Neither are they purple; not any shade of purple – not lavender or violet or amethyst or lilac or orchid or indigo or plum or mauve.
They are their own colors. They are teal and turquoise and sea-foam green. They are rich and deep and distinct in their hues. I close my eyes after staring at samples and color charts and catalogues and in my dreams the teal and turquoise and sea-foam green swirl around me; they lift me up, they carry me out beyond the city, we rise above the mountain’s height and we float past the greens of the Amazon forest and across the green Hawaiian islands in their ocean of blue.

The teal and turquoise and sea-foam green and I glide over the Amalfi coast and its Azure Sea. We fly slowly over the endless horizon of the sand of the Sahara, my teal and turquoise and sea-foam green shining bright and brilliant in contrast. We dip like clouds over the icy white of the Antarctic’s mountainous icebergs and continue on, constantly moving. My teal and turquoise and sea-foam green and I push our way through low-lying clouds across Great Britain where we emerge to skim across the emerald-green hills and valleys of Ireland.

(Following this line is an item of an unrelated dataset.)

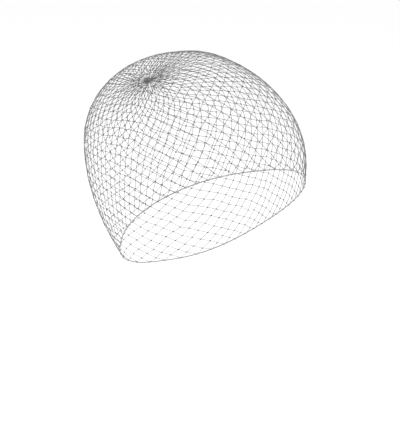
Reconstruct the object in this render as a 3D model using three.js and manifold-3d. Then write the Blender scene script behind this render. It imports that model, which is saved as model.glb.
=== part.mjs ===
// Mesh hairnet held open in its worn form: a pierced net cap with an elastic cord round its edge.
// Millimetres, +Z up, the face side towards -Y, mirror-symmetric in X.
// The origin is the middle of the opening that the head goes into.

import * as THREE from 'three';
import { mergeVertices } from 'three/addons/utils/BufferGeometryUtils.js';
import Module from 'manifold-3d';

const wasm = await Module();
wasm.setup();

// Driving dimensions of the cap's form, taken at the middle of the net
const halfWidth = 77.7;
const frontReach = 109.1;
const backReach = 100.1;
const crownRise = 78;
const lowerDepth = 110;

// Squareness of the plan at the front and the back, where 2 is an ellipse
const planSquareness = { front: 2.39, back: 2.6 };

// How fast each side of the crown swells from the top, where 1 is an ellipse
const crownSwell = { side: 1.03, front: 1.11, back: 1.02 };

// Share of its widest reach that each side keeps at lowerDepth below the widest level
const lowerShare = { side: 0.5, front: 0.96, back: 0.5 };

// Where the widest level of the form lies from the middle of the opening
const widestLevel = 48.6;
const formSetback = 28.4;

// The opening is cut on a slope, high at the forehead and low at the nape
const openingSlope = THREE.MathUtils.degToRad(37.5);

// Net wall
const netThickness = 1.2;

// Coarse diamond mesh: rows run round from the edge and close in on a gather at the back
const meshesAround = 15;
const halfRows = 9;
const gatheredRows = 1;
const frontCrowding = 0.6;
const openShare = 0.68;
const gatherAngle = THREE.MathUtils.degToRad(62);

// Elastic cord along the edge
const cordDiameter = 1;
const cordClearance = 0.3;

// Fineness of the faceted surfaces and of the searches along them
const wallColumns = 36;
const wallRows = 9;
const cordSegments = 96;
const cordSides = 6;
const loopSamples = 96;
const waySamples = 40;
const halvings = 40;
const chartStep = 0.01;
const cutterReach = 12;

// The form's angle runs a quarter turn from the crown to the widest level, and on below it
const quarterTurn = Math.PI / 2;
const lowerTurn = Math.PI / 4;
const lowestAngle = quarterTurn + 1.5 * lowerTurn;
const openingNormal = new THREE.Vector3(0, Math.sin(openingSlope), Math.cos(openingSlope));

// Reach of the form towards one side, at an angle down from the crown
function reachAt(widest, swell, kept, angle) {
  if (angle <= quarterTurn) {
    return widest * Math.sin(angle) ** swell;
  }
  const drop = (angle - quarterTurn) / lowerTurn;
  return widest * (1 - (1 - kept) * drop ** 2);
}

// Height of the form at an angle down from the crown
function levelAt(angle) {
  if (angle <= quarterTurn) {
    return widestLevel + crownRise * Math.cos(angle);
  }
  return widestLevel - lowerDepth * (angle - quarterTurn) / lowerTurn;
}

// Point of the form from its angle down from the crown and its bearing in plan
function formPoint(angle, bearing) {
  const across = Math.cos(bearing);
  const along = Math.sin(bearing);
  const side = reachAt(halfWidth, crownSwell.side, lowerShare.side, angle);
  const lengthwise = along < 0
    ? reachAt(frontReach, crownSwell.front, lowerShare.front, angle)
    : reachAt(backReach, crownSwell.back, lowerShare.back, angle);
  const squareness = along < 0 ? planSquareness.front : planSquareness.back;
  if (angle === 0) {
    return new THREE.Vector3(0, formSetback, levelAt(angle));
  }
  const sum = Math.abs(across / side) ** squareness + Math.abs(along / lengthwise) ** squareness;
  const radius = sum ** (-1 / squareness);
  return new THREE.Vector3(radius * across, formSetback + radius * along, levelAt(angle));
}

// The form is charted round the crown: distance from the chart's middle is the angle down from it
function chartPoint(chart) {
  return formPoint(chart.length(), Math.atan2(chart.y, chart.x));
}

// Outward direction of the form at a place on the chart
function chartNormal(chart) {
  const slope = (step) => chartPoint(chart.clone().add(step)).sub(chartPoint(chart.clone().sub(step)));
  const across = slope(new THREE.Vector2(chartStep, 0));
  const along = slope(new THREE.Vector2(0, chartStep));
  return across.cross(along).normalize();
}

// Chart place on a bearing where the form stands a given height above the opening's plane
function edgeChart(bearing, height) {
  let above = 0;
  let below = lowestAngle;
  for (let halving = 0; halving < halvings; halving += 1) {
    const middle = (above + below) / 2;
    if (formPoint(middle, bearing).dot(openingNormal) > height) {
      above = middle;
    } else {
      below = middle;
    }
  }
  return new THREE.Vector2(Math.cos(bearing), Math.sin(bearing)).multiplyScalar(above);
}

// The net ends a clearance above the cord
const netEdgeHeight = cordDiameter / 2 + cordClearance;

function toSolid(geometry) {
  geometry.deleteAttribute('normal');
  geometry.deleteAttribute('uv');
  const merged = mergeVertices(geometry);
  return new wasm.Manifold(new wasm.Mesh({
    numProp: 3,
    vertProperties: new Float32Array(merged.attributes.position.array),
    triVerts: new Uint32Array(merged.index.array),
  }));
}

function toGeometry(solid) {
  const mesh = solid.getMesh();
  const geometry = new THREE.BufferGeometry();
  geometry.setAttribute('position', new THREE.BufferAttribute(mesh.vertProperties, 3));
  geometry.setIndex(new THREE.BufferAttribute(mesh.triVerts, 1));
  geometry.computeVertexNormals();
  return geometry;
}

// Unpierced wall of the cap: an outer and an inner skin from the crown down to the net's edge
function capWall() {
  const positions = [];
  const addRing = (share, offset) => {
    for (let column = 0; column < wallColumns; column += 1) {
      const edge = edgeChart(2 * Math.PI * column / wallColumns, netEdgeHeight);
      const chart = edge.multiplyScalar(share);
      positions.push(...chartPoint(chart).addScaledVector(chartNormal(chart), offset));
    }
  };
  const addPole = (offset) => {
    const pole = new THREE.Vector2(0, 0);
    positions.push(...chartPoint(pole).addScaledVector(chartNormal(pole), offset));
  };
  // One closed sheet: down the outer skin from its pole, round the edge and up the inner skin
  addPole(netThickness / 2);
  for (let row = 1; row <= wallRows; row += 1) {
    addRing(row / wallRows, netThickness / 2);
  }
  for (let row = wallRows; row >= 1; row -= 1) {
    addRing(row / wallRows, -netThickness / 2);
  }
  addPole(-netThickness / 2);
  const rings = 2 * wallRows;
  const vertex = (ring, column) => 1 + ring * wallColumns + column % wallColumns;
  const innerPole = vertex(rings, 0);
  const indices = [];
  for (let column = 0; column < wallColumns; column += 1) {
    indices.push(0, vertex(0, column), vertex(0, column + 1));
    indices.push(innerPole, vertex(rings - 1, column + 1), vertex(rings - 1, column));
    for (let ring = 0; ring < rings - 1; ring += 1) {
      const near = [vertex(ring, column), vertex(ring, column + 1)];
      const far = [vertex(ring + 1, column), vertex(ring + 1, column + 1)];
      indices.push(near[0], far[0], far[1], near[0], far[1], near[1]);
    }
  }
  const geometry = new THREE.BufferGeometry();
  geometry.setAttribute('position', new THREE.Float32BufferAttribute(positions, 3));
  geometry.setIndex(indices);
  return toSolid(geometry);
}

// Point of the cap at a chart place, with the way to it from the place before it
function withLength(chart, before, crowding = 1) {
  const point = chartPoint(chart);
  const step = before ? crowding * point.distanceTo(before.point) : 0;
  return { chart, point, length: (before?.length ?? 0) + step };
}

// Chart place at a share of the whole way along a list of places
function placeAlong(places, share) {
  const wanted = share * places.at(-1).length;
  const next = Math.max(1, places.findIndex((place) => place.length >= wanted));
  const before = places[next - 1];
  const after = places[next];
  const part = (wanted - before.length) / (after.length - before.length);
  return before.chart.clone().lerp(after.chart, part);
}

// Way over the cap from its edge to the gather at the back
function wayToGather(bearing) {
  const gather = new THREE.Vector2(0, gatherAngle);
  const edge = edgeChart(bearing, netEdgeHeight);
  const places = [];
  for (let sample = 0; sample <= waySamples; sample += 1) {
    const chart = edge.clone().lerp(gather, sample / waySamples);
    places.push(withLength(chart, places.at(-1)));
  }
  return places;
}

// Rows of the net as loops from the edge inwards, measured longer where the meshes crowd
function rowLoops(rows) {
  const bearings = Array.from({ length: loopSamples + 1 }, (_, sample) => {
    return 2 * Math.PI * sample / loopSamples - quarterTurn;
  });
  const ways = bearings.map(wayToGather);
  return Array.from({ length: rows }, (_, row) => {
    const closing = row / halfRows;
    const loop = [];
    ways.forEach((way, sample) => {
      const crowding = 1 + frontCrowding * (1 - closing) * (1 - Math.sin(bearings[sample])) / 2;
      loop.push(withLength(placeAlong(way, closing), loop.at(-1), crowding));
    });
    return loop;
  });
}

// Straight-walled cutter through the net, which opens its share of the mesh with the given corners
function gapCutter(corners) {
  const points = corners.map(chartPoint);
  const middle = new THREE.Vector3();
  const middleChart = new THREE.Vector2();
  for (const corner of corners) {
    middle.addScaledVector(chartPoint(corner), 1 / corners.length);
    middleChart.addScaledVector(corner, 1 / corners.length);
  }
  const outward = chartNormal(middleChart);
  const across = points[0].clone().sub(middle).projectOnPlane(outward).normalize();
  const up = outward.clone().cross(across);
  const shape = new THREE.Shape(points.map((point) => {
    const arm = point.clone().sub(middle).multiplyScalar(openShare);
    return new THREE.Vector2(arm.dot(across), arm.dot(up));
  }));
  const depth = cutterReach * netThickness;
  const geometry = new THREE.ExtrudeGeometry(shape, { depth, bevelEnabled: false });
  geometry.translate(0, 0, -depth / 2);
  geometry.applyMatrix4(new THREE.Matrix4().makeBasis(across, up, outward).setPosition(middle));
  return toSolid(geometry);
}

// Cutters of the half meshes along the edge and of the rows of diamonds above them
function gapCutters() {
  const lastRow = halfRows - 1 - gatheredRows;
  const loops = rowLoops(lastRow + 2);
  const knot = (row, mesh) => placeAlong(loops[row], (mesh / meshesAround) % 1);
  const cutters = [];
  for (let mesh = 0; mesh < meshesAround; mesh += 1) {
    cutters.push(gapCutter([knot(0, mesh), knot(0, mesh + 1), knot(1, mesh + 0.5)]));
    for (let row = 1; row <= lastRow; row += 1) {
      const left = mesh + (row % 2) / 2;
      const middle = left + 0.5;
      const right = left + 1;
      const corners = [knot(row - 1, middle), knot(row, right), knot(row + 1, middle), knot(row, left)];
      cutters.push(gapCutter(corners));
    }
  }
  return cutters;
}

function netCap() {
  let cap = capWall();
  for (const cutter of gapCutters()) {
    cap = cap.subtract(cutter);
  }
  const material = new THREE.MeshStandardMaterial({ color: 0x6e6e72, roughness: 0.7, metalness: 0 });
  const mesh = new THREE.Mesh(toGeometry(cap), material);
  mesh.name = 'net_cap';
  return mesh;
}

// Centre line of the cord, a closed loop in the opening's plane
class EdgeCurve extends THREE.Curve {
  getPoint(share, target = new THREE.Vector3()) {
    return target.copy(chartPoint(edgeChart(2 * Math.PI * share, 0)));
  }
}

function edgeCord() {
  const tube = new THREE.TubeGeometry(new EdgeCurve(), cordSegments, cordDiameter / 2, cordSides, true);
  const material = new THREE.MeshStandardMaterial({ color: 0xb9b9bd, roughness: 0.55, metalness: 0 });
  const mesh = new THREE.Mesh(toGeometry(toSolid(tube)), material);
  mesh.name = 'edge_cord';
  return mesh;
}

const hairnet = new THREE.Group();
hairnet.add(netCap());
hairnet.add(edgeCord());

export default hairnet;
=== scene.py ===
"""Looks of the mesh hairnet: knotted diamond net, tied gather, edge loops and covered elastic cord."""

import math

import bpy
import numpy as np
from mathutils import Matrix, Vector


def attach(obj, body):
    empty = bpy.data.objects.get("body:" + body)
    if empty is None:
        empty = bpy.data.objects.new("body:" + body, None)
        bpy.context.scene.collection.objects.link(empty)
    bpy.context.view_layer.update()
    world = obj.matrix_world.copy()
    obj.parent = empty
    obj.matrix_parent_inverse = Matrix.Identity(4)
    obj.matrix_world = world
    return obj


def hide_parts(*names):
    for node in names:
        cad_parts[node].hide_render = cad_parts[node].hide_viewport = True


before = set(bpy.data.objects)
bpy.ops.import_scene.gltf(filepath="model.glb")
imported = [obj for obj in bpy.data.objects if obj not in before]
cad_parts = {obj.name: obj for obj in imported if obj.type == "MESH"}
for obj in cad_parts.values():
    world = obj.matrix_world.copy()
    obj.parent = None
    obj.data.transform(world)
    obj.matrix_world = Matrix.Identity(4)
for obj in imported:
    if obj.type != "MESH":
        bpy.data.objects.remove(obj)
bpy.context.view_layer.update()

MM = 0.001
TURN = 2 * math.pi

# Form of the worn net, the same as the solids': half sizes in plan, rise and depth, in metres
HALF_WIDTH = 77.7 * MM
FRONT_REACH = 109.1 * MM
BACK_REACH = 100.1 * MM
CROWN_RISE = 78 * MM
LOWER_DEPTH = 110 * MM
FRONT_SQUARENESS, BACK_SQUARENESS = 2.39, 2.6
SIDE_SWELL, FRONT_SWELL, BACK_SWELL = 1.03, 1.11, 1.02
SIDE_KEPT, FRONT_KEPT, BACK_KEPT = 0.5, 0.96, 0.5
WIDEST_LEVEL = 48.6 * MM
FORM_SETBACK = 28.4 * MM
OPENING_SLOPE = math.radians(37.5)
OPENING_NORMAL = np.array([0, math.sin(OPENING_SLOPE), math.cos(OPENING_SLOPE)])
QUARTER_TURN = math.pi / 2
LOWER_TURN = math.pi / 4
LOWEST_ANGLE = QUARTER_TURN + 1.5 * LOWER_TURN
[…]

Eventually, my teal and turquoise and sea-foam green and I return to sunny Southern California where the wild golden poppies on the rolling hills of the high desert and the brilliant scarlet Bougainvillea blooms in the yards alongside the freeway call us back to earth and when I open my eyes, the teal and turquoise and sea-foam have floated to their rest here in the house where they bring life and light and color. Teal and turquoise and sea-foam green. Which one? Or all? Teal for the decorative pillows and the lap rug on the sofa; turquoise for the dishes in the cabinet; sea-foam green for the tile accents and the towels in the bathroom; all beautiful colors, not blue and not green, but to me they define the colors of home. Teal and Turquoise and Sea Foam green.